Analyst context for executives and security teams
This analytic is about spotting suspicious ESXi activity where shell commands or scripts generate unusual long, high-entropy tokens and are followed by abnormal outbound network flows. For leaders, the practical issue is whether virtualization infrastructure has enough logging and network visibility to detect suspicious activity before it affects business-critical workloads.
Executive priority
Treat this as a control-validation item for virtualization resilience. ESXi hosts often support critical systems, but their logs and east-west or outbound network flows may not be monitored as thoroughly as endpoints. Security leaders should ask whether ESXi shell.log, hostd logs, and relevant network telemetry are collected, retained, and reviewed, and whether outbound communication from hypervisor management environments is restricted to expected destinations.
Technical view
Validate coverage on ESXi platforms for the pattern described by MITRE: long, high-entropy, non-standard alphabet tokens appearing in ESXi shell.log or hostd activity, followed by outbound flows observed in NSX or Zeek showing asymmetric traffic ratios or protocol mismatches to non-management endpoints. Because no official detection logic is provided, SOC and detection engineering teams should build and tune locally using known-good ESXi administrative scripts, backup tooling, monitoring agents, and management destinations as baselines.
Likely telemetry
- ESXi shell.log entries
- ESXi hostd logs
- NSX flow telemetry
- Zeek network logs
- Outbound connection metadata from ESXi management networks
Detection direction
- Confirm ESXi shell.log and hostd logs are centrally collected with sufficient retention and host attribution.

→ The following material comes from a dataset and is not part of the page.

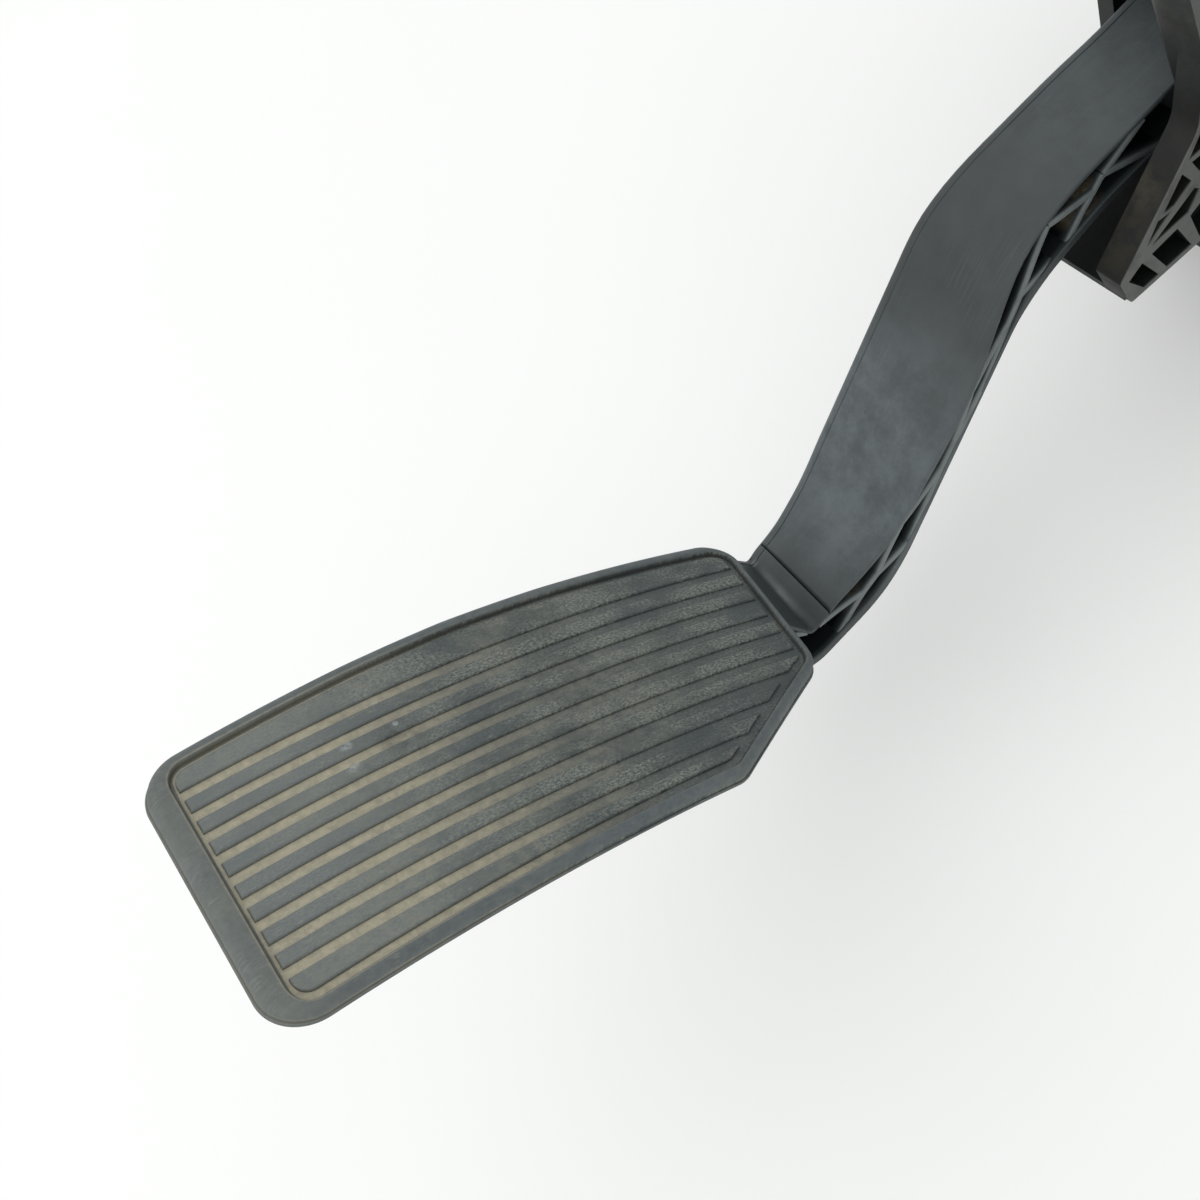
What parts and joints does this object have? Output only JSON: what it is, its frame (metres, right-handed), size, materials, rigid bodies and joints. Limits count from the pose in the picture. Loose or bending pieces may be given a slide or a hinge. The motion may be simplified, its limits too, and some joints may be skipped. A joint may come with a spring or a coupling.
{
  "type": "accelerator pedal",
  "caption": "Car accelerator pedal module: grooved pad on a cranked, cross-braced arm, hinged in a bolt-on housing with return springs, a friction shoe and a position sensor.",
  "frame": {"origin": "centre of the mounting bolt circle on the mounting face", "axes": "+Z away from the mounting face towards the driver's foot, Y along the pedal's pivot, -X from the housing towards the pad"},
  "size_m": [0.3102, 0.11, 0.1387],
  "materials": {
    "slate_plastic": "satin, scuffed and dusty",
    "dark_plastic": "satin, dusty",
    "steel": "turned",
    "spring_steel": "oiled",
    "bearing_nylon": "natural",
    "stop_rubber": "matte",
    "magnet": "sintered",
    "board": "satin",
    "chip": "matte",
    "pin_brass": "tinned"
  },
  "bodies": {
    "housing": {"housing": "dark_plastic", "bush_right": "bearing_nylon", "bush_left": "bearing_nylon", "outer_spring": "spring_steel", "inner_spring": "spring_steel", "idle_stop": "stop_rubber", "full_stop": "stop_rubber", "circuit_board": "board", "hall_sensor_a": "chip", "hall_sensor_b": "chip", "terminal_pin_1": "pin_brass", "terminal_pin_2": "pin_brass", "terminal_pin_3": "pin_brass", "terminal_pin_4": "pin_brass", "terminal_pin_5": "pin_brass", "terminal_pin_6": "pin_brass", "cover_seal": "stop_rubber", "sensor_cover": "dark_plastic", "cover_screw_1": "steel", "cover_screw_2": "steel", "cover_screw_3": "steel", "cover_screw_4": "steel", "mounting_sleeve_1": "steel", "mounting_sleeve_2": "steel", "mounting_sleeve_3": "steel"},
    "pedal": {"pedal_arm": "slate_plastic", "pivot_shaft": "steel", "shaft_clip": "spring_steel", "spring_seat": "bearing_nylon", "friction_shoe": "bearing_nylon", "magnet_rotor": "bearing_nylon", "rotor_magnet": "magnet"}
  },
  "joints": [
    {"name": "pedal_hinge", "type": "hinge", "parent": "housing", "child": "pedal", "pos_m": [-0.015, 0, 0.07], "axis": [0, -1, 0], "range_deg": [0, 13], "stiffness_Nm_per_rad": 16, "springref_deg": -13.75, "deforming": ["outer_spring", "inner_spring"]}
  ]
}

- Develop high-entropy token detection carefully to avoid flagging legitimate keys, session identifiers, backup tooling output, or administrative automation.

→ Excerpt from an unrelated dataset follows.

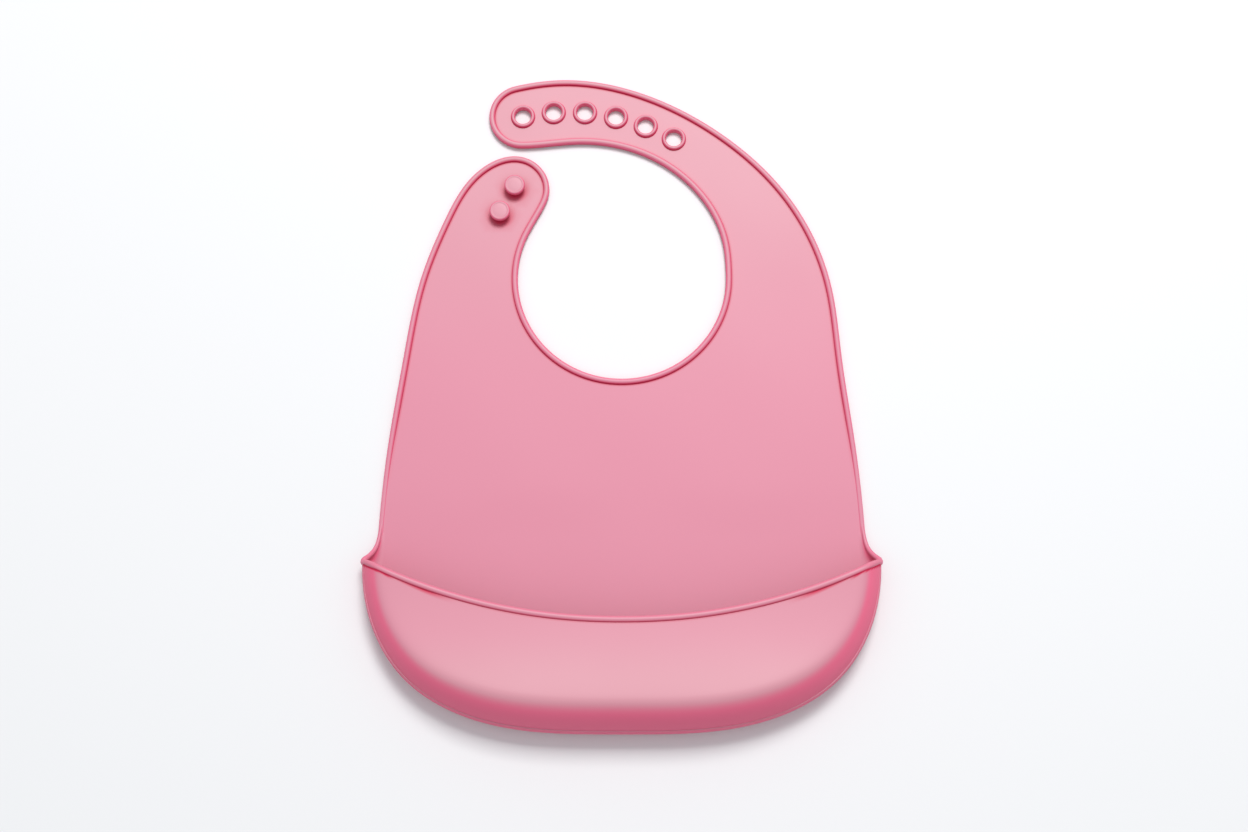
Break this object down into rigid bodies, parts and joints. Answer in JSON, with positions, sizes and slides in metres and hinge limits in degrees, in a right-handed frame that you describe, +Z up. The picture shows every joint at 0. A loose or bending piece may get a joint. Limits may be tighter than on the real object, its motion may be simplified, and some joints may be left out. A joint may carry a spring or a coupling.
{
  "type": "silicone baby bib",
  "caption": "Soft moulded bib with a beaded edge, a catcher pocket that stands open, and neck straps that fasten with studs in a row of ringed eyelets.",
  "frame": {"origin": "centre of the bib's outline box, on the surface that the bib lies on, at its back face", "axes": "+Y from the pocket up to the neck straps, +Z up out of the bib's front face, +X to the side of the long strap's root"},
  "size_m": [0.2308, 0.3048, 0.029],
  "materials": {
    "silicone": "matte to satin moulded silicone"
  },
  "bodies": {
    "apron_lower": {"lower_panel": "silicone", "lower_bead_left": "silicone", "lower_bead_right": "silicone", "pocket_base": "silicone", "pocket_side_left": "silicone", "pocket_side_right": "silicone", "pocket_ear_left": "silicone", "pocket_ear_right": "silicone", "pocket_flex_web": "silicone", "parting_ridge": "silicone"},
    "pocket_front": {"pocket_front_wall": "silicone", "pocket_rim": "silicone"},
    "apron_upper": {"upper_panel": "silicone", "upper_bead_left": "silicone", "upper_bead_right": "silicone", "neck_bead": "silicone"},
    "hole_strap_1": {"hole_strap_1_panel": "silicone", "hole_strap_1_bead": "silicone"},
    "hole_strap_2": {"hole_strap_2_panel": "silicone", "hole_strap_2_bead": "silicone"},
    "hole_strap_3": {"hole_strap_3_panel": "silicone", "hole_strap_3_bead": "silicone", "eyelet_ring_4": "silicone", "eyelet_ring_5": "silicone", "eyelet_ring_6": "silicone"},
    "hole_strap_4": {"hole_strap_4_panel": "silicone", "hole_strap_4_bead": "silicone", "eyelet_ring_1": "silicone", "eyelet_ring_2": "silicone", "eyelet_ring_3": "silicone"},
    "stud_strap_1": {"stud_strap_1_panel": "silicone", "stud_strap_1_bead": "silicone"},
    "stud_strap_2": {"stud_strap_2_panel": "silicone", "stud_strap_2_bead": "silicone", "stud_1": "silicone", "stud_2": "silicone"}
  },
  "joints": [
    {"name": "pocket_flex", "type": "hinge", "parent": "apron_lower", "child": "pocket_front", "pos_m": [0, -0.1519, 0.008], "axis": [1, 0, 0], "range_deg": [-14, 12], "stiffness_Nm_per_rad": 0.6, "deforming": ["pocket_flex_web"]},
    {"name": "apron_fold", "type": "hinge", "parent": "apron_lower", "child": "apron_upper", "pos_m": [0, -0.025, 0.0033], "axis": [1, 0, 0], "range_deg": [0, 120], "stiffness_Nm_per_rad": 0.01},
    {"name": "hole_strap_flex_1", "type": "hinge", "parent": "apron_upper", "child": "hole_strap_1", "pos_m": [0, 0.0555, 0.0033], "axis": [0.9781, 0.2079, 0], "range_deg": [0, 20], "stiffness_Nm_per_rad": 0.0026},
    {"name": "hole_strap_flex_2", "type": "hinge", "parent": "hole_strap_1", "child": "hole_strap_2", "pos_m": [0, 0.0555, 0.0033], "axis": [0.788, 0.6157, 0], "range_deg": [0, 20], "stiffness_Nm_per_rad": 0.0026},
    {"name": "hole_strap_flex_3", "type": "hinge", "parent": "hole_strap_2", "child": "hole_strap_3", "pos_m": [0, 0.0555, 0.0033], "axis": [0.4462, 0.8949, 0], "range_deg": [0, 20], "stiffness_Nm_per_rad": 0.0026},
    {"name": "hole_strap_flex_4", "type": "hinge", "parent": "hole_strap_3", "child": "hole_strap_4", "pos_m": [0, 0.0555, 0.0033], "axis": [-0.1253, 0.9921, 0], "range_deg": [0, 20], "stiffness_Nm_per_rad": 0.0026},
    {"name": "stud_strap_flex_1", "type": "hinge", "parent": "apron_upper", "child": "stud_strap_1", "pos_m": [0, 0.0555, 0.0033], "axis": [0.9903, -0.1392, 0], "range_deg": [0, 25], "stiffness_Nm_per_rad": 0.0026},
    {"name": "stud_strap_flex_2", "type": "hinge", "parent": "stud_strap_1", "child": "stud_strap_2", "pos_m": [0, 0.0555, 0.0033], "axis": [0.9272, -0.3746, 0], "range_deg": [0, 25], "stiffness_Nm_per_rad": 0.0026}
  ],
  "couplings": [
    {"joint": "hole_strap_flex_2", "follows": "hole_strap_flex_1", "ratio": 1},
    {"joint": "hole_strap_flex_3", "follows": "hole_strap_flex_1", "ratio": 1},
    {"joint": "hole_strap_flex_4", "follows": "hole_strap_flex_1", "ratio": 1},
    {"joint": "stud_strap_flex_2", "follows": "stud_strap_flex_1", "ratio": 1}
  ]
}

- Correlate suspicious token generation with outbound network behavior rather than relying on string entropy alone.
- Baseline approved ESXi management destinations and alert on outbound flows to non-management endpoints when paired with suspicious host logs.

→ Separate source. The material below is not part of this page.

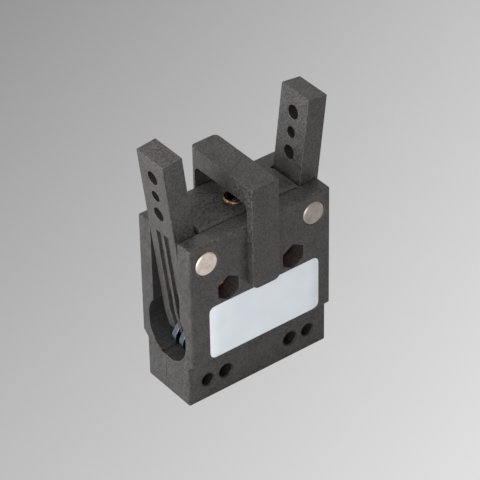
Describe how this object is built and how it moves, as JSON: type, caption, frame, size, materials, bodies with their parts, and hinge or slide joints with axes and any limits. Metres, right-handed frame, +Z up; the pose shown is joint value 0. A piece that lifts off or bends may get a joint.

- Review asymmetric traffic ratios and protocol mismatches in NSX or Zeek telemetry, but tune for legitimate replication, backup, monitoring, and update patterns.
Mitigation priorities
- Prioritize centralized logging for ESXi shell.log and hostd before relying on this analytic.
- Restrict ESXi outbound network access to approved management, monitoring, backup, and update destinations where operationally feasible.
- Maintain an inventory of ESXi hosts, management networks, and authorized administrative automation.
- Review ESXi shell access governance and ensure administrative activity is attributable.
- Use detection testing to confirm that log and flow correlation works across the SOC pipeline.
Analyst notes and limits
The supplied ATT&CK object is a detection analytic for ESXi and provides a behavioral description but no official detection logic, tactics, or relationship context. The strongest use is as a validation prompt for hypervisor logging and outbound network monitoring rather than as a complete rule.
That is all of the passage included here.